** begin **

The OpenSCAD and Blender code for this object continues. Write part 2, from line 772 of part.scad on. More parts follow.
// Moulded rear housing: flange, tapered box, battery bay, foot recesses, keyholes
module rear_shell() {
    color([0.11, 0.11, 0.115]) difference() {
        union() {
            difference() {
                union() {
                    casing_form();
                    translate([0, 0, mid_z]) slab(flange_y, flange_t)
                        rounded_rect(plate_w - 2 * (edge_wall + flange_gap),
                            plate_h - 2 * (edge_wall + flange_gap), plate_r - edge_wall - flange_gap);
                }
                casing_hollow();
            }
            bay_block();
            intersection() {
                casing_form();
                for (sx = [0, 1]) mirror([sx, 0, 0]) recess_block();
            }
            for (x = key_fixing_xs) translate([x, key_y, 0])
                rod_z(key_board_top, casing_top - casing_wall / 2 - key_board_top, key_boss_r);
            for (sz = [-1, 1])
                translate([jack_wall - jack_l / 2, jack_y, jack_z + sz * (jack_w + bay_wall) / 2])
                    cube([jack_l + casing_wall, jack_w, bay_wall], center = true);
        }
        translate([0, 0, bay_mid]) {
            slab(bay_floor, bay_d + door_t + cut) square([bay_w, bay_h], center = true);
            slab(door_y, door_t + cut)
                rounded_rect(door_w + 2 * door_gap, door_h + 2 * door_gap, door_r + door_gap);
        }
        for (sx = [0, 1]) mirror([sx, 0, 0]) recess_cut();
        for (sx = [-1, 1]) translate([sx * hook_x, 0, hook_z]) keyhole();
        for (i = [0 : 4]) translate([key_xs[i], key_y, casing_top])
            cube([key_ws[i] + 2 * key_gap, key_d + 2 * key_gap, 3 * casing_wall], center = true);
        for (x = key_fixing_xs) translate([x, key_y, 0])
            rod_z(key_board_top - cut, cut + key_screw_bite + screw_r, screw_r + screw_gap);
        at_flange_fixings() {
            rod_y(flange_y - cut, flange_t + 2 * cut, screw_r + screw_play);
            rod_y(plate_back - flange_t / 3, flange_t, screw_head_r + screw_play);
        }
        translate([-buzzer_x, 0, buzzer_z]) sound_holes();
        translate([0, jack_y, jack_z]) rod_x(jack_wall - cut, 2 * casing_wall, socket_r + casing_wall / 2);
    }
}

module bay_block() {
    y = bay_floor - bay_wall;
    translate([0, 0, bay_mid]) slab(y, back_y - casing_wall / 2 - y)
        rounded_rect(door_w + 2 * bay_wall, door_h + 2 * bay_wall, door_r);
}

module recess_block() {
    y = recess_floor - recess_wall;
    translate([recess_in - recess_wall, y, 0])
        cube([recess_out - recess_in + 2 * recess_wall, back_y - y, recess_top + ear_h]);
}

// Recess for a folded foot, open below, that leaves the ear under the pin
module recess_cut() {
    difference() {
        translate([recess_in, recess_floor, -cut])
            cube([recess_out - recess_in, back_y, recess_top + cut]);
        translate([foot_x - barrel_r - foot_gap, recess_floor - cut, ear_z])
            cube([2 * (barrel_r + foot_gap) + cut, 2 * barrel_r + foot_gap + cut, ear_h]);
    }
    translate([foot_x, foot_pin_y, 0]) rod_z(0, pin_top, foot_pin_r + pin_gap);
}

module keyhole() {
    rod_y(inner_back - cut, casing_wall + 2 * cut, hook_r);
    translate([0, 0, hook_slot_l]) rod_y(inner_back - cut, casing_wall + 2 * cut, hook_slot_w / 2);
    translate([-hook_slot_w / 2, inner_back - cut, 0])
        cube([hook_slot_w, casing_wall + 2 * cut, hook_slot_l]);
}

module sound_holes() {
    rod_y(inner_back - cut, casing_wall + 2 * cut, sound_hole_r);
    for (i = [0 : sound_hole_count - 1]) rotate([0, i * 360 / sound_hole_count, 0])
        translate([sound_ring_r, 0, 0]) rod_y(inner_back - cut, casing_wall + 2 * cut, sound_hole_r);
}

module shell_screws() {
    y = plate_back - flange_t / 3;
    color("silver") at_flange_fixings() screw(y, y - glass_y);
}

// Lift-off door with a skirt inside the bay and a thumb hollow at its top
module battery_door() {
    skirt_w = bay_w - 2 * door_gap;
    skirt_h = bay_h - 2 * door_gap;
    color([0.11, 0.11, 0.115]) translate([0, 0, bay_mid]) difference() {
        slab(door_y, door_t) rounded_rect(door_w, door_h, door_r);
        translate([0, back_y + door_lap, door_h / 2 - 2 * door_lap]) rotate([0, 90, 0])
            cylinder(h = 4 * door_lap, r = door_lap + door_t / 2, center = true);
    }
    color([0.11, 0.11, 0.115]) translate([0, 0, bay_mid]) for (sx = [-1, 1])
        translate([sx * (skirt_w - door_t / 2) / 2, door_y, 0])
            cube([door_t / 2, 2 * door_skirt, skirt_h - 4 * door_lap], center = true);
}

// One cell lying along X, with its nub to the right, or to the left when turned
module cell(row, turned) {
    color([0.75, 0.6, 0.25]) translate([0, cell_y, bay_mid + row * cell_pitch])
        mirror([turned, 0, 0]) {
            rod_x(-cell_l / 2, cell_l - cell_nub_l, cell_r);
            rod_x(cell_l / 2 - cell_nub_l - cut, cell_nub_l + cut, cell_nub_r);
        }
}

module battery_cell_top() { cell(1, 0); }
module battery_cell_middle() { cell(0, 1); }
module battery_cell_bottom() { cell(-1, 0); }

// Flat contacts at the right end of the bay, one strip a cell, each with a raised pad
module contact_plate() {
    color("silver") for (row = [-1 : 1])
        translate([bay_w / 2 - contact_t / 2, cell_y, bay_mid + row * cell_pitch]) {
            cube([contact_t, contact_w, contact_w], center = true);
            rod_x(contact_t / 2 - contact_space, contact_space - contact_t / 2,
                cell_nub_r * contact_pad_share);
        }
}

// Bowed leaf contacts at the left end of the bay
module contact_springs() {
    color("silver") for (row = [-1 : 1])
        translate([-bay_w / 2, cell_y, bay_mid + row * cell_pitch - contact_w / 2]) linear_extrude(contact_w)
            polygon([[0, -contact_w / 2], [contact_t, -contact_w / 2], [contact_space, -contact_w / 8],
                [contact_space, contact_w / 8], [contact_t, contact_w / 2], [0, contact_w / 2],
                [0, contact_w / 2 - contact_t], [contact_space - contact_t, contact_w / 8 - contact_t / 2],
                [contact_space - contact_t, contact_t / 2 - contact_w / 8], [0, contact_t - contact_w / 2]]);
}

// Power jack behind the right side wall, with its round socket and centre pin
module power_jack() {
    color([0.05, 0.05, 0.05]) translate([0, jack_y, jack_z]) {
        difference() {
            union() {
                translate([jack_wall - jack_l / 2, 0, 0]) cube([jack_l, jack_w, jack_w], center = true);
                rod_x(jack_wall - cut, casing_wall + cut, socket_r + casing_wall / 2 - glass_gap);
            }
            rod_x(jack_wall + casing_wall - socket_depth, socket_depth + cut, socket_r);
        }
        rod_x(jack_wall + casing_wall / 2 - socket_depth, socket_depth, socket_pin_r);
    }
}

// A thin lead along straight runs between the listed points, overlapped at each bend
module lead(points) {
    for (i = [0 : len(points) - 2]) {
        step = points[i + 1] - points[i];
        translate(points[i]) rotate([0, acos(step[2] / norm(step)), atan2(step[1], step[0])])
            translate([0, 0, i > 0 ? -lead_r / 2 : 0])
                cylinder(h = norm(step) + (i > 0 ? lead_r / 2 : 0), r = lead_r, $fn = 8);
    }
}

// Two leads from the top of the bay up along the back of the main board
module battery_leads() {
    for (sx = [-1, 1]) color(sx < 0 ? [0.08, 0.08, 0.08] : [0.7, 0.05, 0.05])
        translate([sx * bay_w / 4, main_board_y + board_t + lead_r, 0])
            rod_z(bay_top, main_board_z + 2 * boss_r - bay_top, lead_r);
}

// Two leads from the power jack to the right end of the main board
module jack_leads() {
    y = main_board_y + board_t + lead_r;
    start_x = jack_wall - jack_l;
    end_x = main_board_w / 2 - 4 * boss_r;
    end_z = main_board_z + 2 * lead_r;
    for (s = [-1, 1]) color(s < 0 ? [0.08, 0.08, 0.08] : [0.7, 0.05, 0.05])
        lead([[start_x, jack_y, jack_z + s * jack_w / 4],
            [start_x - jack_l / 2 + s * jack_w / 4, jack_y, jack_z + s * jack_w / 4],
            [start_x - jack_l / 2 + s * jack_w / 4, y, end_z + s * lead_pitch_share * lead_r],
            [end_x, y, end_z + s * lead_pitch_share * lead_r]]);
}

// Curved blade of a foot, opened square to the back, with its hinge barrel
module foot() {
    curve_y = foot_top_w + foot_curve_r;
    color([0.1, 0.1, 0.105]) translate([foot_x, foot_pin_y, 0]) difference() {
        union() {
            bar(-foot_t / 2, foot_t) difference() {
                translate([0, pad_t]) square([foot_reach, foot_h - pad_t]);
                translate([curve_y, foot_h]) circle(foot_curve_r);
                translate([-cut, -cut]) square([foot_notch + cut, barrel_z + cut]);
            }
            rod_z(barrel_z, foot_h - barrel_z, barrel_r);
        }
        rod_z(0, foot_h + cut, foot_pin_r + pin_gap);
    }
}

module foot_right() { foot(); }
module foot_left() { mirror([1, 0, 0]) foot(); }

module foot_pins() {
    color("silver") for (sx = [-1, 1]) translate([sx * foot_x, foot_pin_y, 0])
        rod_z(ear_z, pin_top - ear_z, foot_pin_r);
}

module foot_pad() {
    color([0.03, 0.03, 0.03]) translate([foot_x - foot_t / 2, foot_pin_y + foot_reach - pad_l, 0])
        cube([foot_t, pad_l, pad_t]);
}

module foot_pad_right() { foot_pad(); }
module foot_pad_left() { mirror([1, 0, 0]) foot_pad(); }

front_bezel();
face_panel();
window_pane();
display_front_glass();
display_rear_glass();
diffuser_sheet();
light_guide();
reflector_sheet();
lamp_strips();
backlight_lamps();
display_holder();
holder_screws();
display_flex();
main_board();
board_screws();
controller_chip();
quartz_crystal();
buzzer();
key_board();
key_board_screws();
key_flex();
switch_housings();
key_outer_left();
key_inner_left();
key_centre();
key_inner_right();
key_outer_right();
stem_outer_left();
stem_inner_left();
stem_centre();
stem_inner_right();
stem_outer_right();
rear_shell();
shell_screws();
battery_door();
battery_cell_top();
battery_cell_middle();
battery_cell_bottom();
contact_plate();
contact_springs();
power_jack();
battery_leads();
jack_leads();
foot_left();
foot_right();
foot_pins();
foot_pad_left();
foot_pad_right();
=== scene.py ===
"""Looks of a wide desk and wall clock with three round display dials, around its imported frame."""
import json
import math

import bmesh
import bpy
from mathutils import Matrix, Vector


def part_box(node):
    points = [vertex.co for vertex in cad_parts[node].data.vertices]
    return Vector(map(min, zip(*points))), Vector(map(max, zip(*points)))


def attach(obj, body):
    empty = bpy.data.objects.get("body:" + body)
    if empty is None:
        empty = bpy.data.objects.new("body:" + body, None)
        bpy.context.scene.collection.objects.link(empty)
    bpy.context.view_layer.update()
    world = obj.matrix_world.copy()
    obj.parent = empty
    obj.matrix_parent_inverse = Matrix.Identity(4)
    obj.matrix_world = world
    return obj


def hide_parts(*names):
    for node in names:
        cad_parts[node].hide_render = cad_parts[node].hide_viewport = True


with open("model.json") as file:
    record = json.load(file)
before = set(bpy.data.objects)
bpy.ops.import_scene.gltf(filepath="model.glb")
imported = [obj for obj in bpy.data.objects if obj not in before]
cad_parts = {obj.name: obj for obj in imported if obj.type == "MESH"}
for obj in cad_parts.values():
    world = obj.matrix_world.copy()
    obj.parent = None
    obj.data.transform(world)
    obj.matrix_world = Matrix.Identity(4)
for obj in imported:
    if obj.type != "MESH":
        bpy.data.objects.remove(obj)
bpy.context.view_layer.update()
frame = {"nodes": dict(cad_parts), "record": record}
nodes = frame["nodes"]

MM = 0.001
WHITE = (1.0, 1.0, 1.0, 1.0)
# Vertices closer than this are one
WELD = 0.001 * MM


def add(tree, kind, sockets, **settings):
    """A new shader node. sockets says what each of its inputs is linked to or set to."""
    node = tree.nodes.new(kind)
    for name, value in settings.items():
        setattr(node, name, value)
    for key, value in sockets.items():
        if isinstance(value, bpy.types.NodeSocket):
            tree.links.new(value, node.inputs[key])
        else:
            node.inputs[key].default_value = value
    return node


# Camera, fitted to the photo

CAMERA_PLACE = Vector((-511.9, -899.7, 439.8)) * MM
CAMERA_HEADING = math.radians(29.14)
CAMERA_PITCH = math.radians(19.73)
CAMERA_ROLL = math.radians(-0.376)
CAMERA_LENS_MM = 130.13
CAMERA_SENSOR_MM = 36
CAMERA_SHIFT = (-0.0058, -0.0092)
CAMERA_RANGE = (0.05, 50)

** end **

Retype exactly what runs from the line containing "zip(*points))), Vector(map(max, zip(*points)))" through the line containing "WELD = 0.001 * MM", both lines included, and stop there.

**Finished exercise:**
    return Vector(map(min, zip(*points))), Vector(map(max, zip(*points)))


def attach(obj, body):
    empty = bpy.data.objects.get("body:" + body)
    if empty is None:
        empty = bpy.data.objects.new("body:" + body, None)
        bpy.context.scene.collection.objects.link(empty)
    bpy.context.view_layer.update()
    world = obj.matrix_world.copy()
    obj.parent = empty
    obj.matrix_parent_inverse = Matrix.Identity(4)
    obj.matrix_world = world
    return obj


def hide_parts(*names):
    for node in names:
        cad_parts[node].hide_render = cad_parts[node].hide_viewport = True


with open("model.json") as file:
    record = json.load(file)
before = set(bpy.data.objects)
bpy.ops.import_scene.gltf(filepath="model.glb")
imported = [obj for obj in bpy.data.objects if obj not in before]
cad_parts = {obj.name: obj for obj in imported if obj.type == "MESH"}
for obj in cad_parts.values():
    world = obj.matrix_world.copy()
    obj.parent = None
    obj.data.transform(world)
    obj.matrix_world = Matrix.Identity(4)
for obj in imported:
    if obj.type != "MESH":
        bpy.data.objects.remove(obj)
bpy.context.view_layer.update()
frame = {"nodes": dict(cad_parts), "record": record}
nodes = frame["nodes"]

MM = 0.001
WHITE = (1.0, 1.0, 1.0, 1.0)
# Vertices closer than this are one
WELD = 0.001 * MM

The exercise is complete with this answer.